On se retrouve avec des monceaux de "déchets" à gérer, à recycler
tant bien que mal avec un sentiment d'avoir été trompé par la marchandise. Le
pire est que des appareils encore fonctionnels sont jetés pour cause
d'incompatibilité avec les nouvelles technologies ou par caprice de
consommation. Pollution, raréfaction des ressources, conquêtes de terre à haut
potentiel de métaux rares.
Cela fait quelques décennies qu'on tente de faire prendre conscience au monde
cette spirale infernale. Des voix s'élèvent comme par exemple des procès
intentés à Apple qui s'obstine a prévoir des batteries intégrée qui ne se
remplacent pas ou encore des chargeurs spécifiques, ou escroque l'acheteur et
magouillant le service de garantie de 2 ans obligatoire en UE etc. Apple s'en contrefout
et préfère payer des amendes dérisoires que de changer sa stratégie de vente.
Ce n'est qu'un chainon de cette grande course qui fonce dans le mur dressé
d'une planète qui a ses limites. Nous avons pourtant les cartes en main pour
inverser la tendance: nouvelles technologies qui techniquement permettraient de
fabriquer des produits vraiment durables et résistants dans le temps. C'est
juste un manque de volonté flagrant au nom d'une société basée sur la
croissance infinie. Abondance frugale et résilience sont une manière
d'envisager un formidable coup de frein, sans pour autant sombrer dans la
misère et l'ascétisme.

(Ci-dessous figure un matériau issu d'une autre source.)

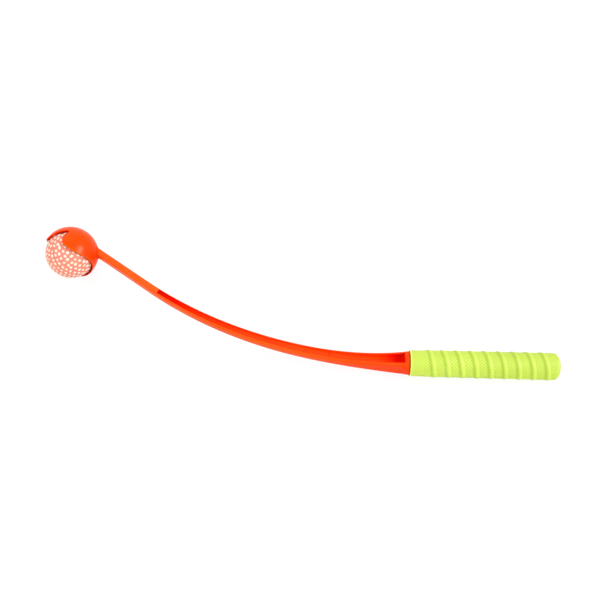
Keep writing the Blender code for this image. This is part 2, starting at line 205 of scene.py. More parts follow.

Pourquoi ne pas partager certaines machines de qualité
qui nous facilitent la vie, accepter de ne pas manger des fraises en décembre et
changer nos habitudes consuméristes? Penser des machines qui peuvent évoluer,
se réparer, imposer des quotas comme pour la pêche des ressources
renouvelables. Plutôt que de se frustrer de ne pas posséder le dernier gadget à
la mode tout de suite, mieux vaux s'émerveiller de petites choses offertes par
la nature.
Pour citer Lucrèce " Mais si tu désires toujours ce que tu n'as pas, tu
m'éprises ce que tu as, ta vie s'est donc écoulée sans plénitude et sans charme
; et puis soudain la mort s'est dressée debout à ton chevet avant que tu
puisses te sentir prêt à partir content et rassasié".